Here are the essential concepts you must grasp in order to answer the question correctly.

Electrophilic Aromatic Substitution

Electrophilic aromatic substitution (EAS) is a fundamental reaction in organic chemistry where an electrophile replaces a hydrogen atom on an aromatic ring. In this process, the aromatic system retains its stability while allowing for the introduction of new substituents. The presence of a strong electrophile, such as a chlorinated compound in the presence of a Lewis acid catalyst like AlCl3, is crucial for facilitating this reaction.

Lewis Acids and Catalysis

Lewis acids are substances that can accept an electron pair from a Lewis base to form a coordinate covalent bond. In the context of EAS, AlCl3 acts as a Lewis acid that activates the chlorinated compound, making it a more potent electrophile.
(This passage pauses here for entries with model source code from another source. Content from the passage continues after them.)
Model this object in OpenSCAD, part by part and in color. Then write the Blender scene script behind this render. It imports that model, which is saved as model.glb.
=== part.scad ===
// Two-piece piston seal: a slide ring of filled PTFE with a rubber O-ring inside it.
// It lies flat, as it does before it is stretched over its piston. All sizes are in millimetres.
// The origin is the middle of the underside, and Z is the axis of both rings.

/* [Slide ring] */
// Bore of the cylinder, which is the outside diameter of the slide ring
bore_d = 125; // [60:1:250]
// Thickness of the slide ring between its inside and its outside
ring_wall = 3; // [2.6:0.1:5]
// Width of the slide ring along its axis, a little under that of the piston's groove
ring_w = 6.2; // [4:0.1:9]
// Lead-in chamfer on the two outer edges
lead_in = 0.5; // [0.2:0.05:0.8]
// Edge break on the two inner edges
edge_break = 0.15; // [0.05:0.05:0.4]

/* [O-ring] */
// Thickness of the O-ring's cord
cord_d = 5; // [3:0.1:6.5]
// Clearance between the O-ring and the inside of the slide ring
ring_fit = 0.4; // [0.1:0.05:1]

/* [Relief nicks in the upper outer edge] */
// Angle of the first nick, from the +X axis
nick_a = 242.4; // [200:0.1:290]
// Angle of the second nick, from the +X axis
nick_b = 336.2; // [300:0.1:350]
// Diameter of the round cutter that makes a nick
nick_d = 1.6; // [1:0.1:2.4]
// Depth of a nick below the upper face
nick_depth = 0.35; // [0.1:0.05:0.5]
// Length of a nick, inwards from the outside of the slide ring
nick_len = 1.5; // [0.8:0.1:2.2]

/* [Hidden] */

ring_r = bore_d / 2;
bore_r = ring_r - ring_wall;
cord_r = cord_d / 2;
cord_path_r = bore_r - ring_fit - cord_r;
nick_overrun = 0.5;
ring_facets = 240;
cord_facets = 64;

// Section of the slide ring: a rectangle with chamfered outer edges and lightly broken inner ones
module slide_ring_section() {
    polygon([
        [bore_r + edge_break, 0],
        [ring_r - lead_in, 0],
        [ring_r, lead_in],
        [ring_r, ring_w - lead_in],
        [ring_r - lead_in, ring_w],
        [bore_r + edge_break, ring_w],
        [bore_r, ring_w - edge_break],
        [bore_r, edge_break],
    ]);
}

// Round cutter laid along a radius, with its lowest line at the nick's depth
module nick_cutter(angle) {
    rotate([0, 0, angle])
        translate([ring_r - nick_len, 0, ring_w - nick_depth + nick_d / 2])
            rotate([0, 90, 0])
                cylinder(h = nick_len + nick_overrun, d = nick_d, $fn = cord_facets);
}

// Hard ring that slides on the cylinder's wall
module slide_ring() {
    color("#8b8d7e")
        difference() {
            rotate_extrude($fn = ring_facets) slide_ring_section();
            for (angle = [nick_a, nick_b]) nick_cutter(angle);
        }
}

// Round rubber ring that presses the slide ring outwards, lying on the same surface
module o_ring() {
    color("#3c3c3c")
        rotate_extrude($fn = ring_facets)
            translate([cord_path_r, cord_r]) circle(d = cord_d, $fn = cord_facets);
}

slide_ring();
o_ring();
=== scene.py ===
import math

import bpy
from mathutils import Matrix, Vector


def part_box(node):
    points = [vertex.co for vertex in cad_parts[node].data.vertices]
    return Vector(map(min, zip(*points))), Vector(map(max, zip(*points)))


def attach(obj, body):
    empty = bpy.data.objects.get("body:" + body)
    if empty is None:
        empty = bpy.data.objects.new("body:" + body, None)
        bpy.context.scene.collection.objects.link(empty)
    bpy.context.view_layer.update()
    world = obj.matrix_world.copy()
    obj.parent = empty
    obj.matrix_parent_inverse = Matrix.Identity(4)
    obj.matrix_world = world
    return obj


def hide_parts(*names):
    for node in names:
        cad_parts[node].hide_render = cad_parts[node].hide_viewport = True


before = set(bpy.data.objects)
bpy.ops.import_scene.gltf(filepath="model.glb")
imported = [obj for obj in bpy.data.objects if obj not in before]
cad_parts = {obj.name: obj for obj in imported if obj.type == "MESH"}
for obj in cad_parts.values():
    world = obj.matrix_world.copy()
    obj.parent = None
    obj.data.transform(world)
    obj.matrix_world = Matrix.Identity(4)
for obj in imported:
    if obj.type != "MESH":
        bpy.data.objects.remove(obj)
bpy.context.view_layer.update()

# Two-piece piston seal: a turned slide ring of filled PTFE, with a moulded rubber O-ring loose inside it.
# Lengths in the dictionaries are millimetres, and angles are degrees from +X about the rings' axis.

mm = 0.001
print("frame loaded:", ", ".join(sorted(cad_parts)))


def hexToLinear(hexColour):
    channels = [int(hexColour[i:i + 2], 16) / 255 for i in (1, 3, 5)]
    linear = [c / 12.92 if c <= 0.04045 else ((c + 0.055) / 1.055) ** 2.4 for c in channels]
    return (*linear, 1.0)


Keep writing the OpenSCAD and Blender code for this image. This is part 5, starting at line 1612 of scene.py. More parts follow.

This activation is essential for the reaction to proceed, as it enhances the electrophilic character of the chlorinated species, allowing it to effectively react with the aromatic ring.

Rearrangement of Products

In some electrophilic aromatic substitution reactions, the products can undergo rearrangement to form more stable structures. This is particularly relevant when the electrophile is a carbocation, which can shift to form a more stable tertiary or secondary carbocation. Understanding the stability of potential carbocation intermediates is key to predicting the final products of the reaction, as it influences the outcome and the types of substituents that can be formed.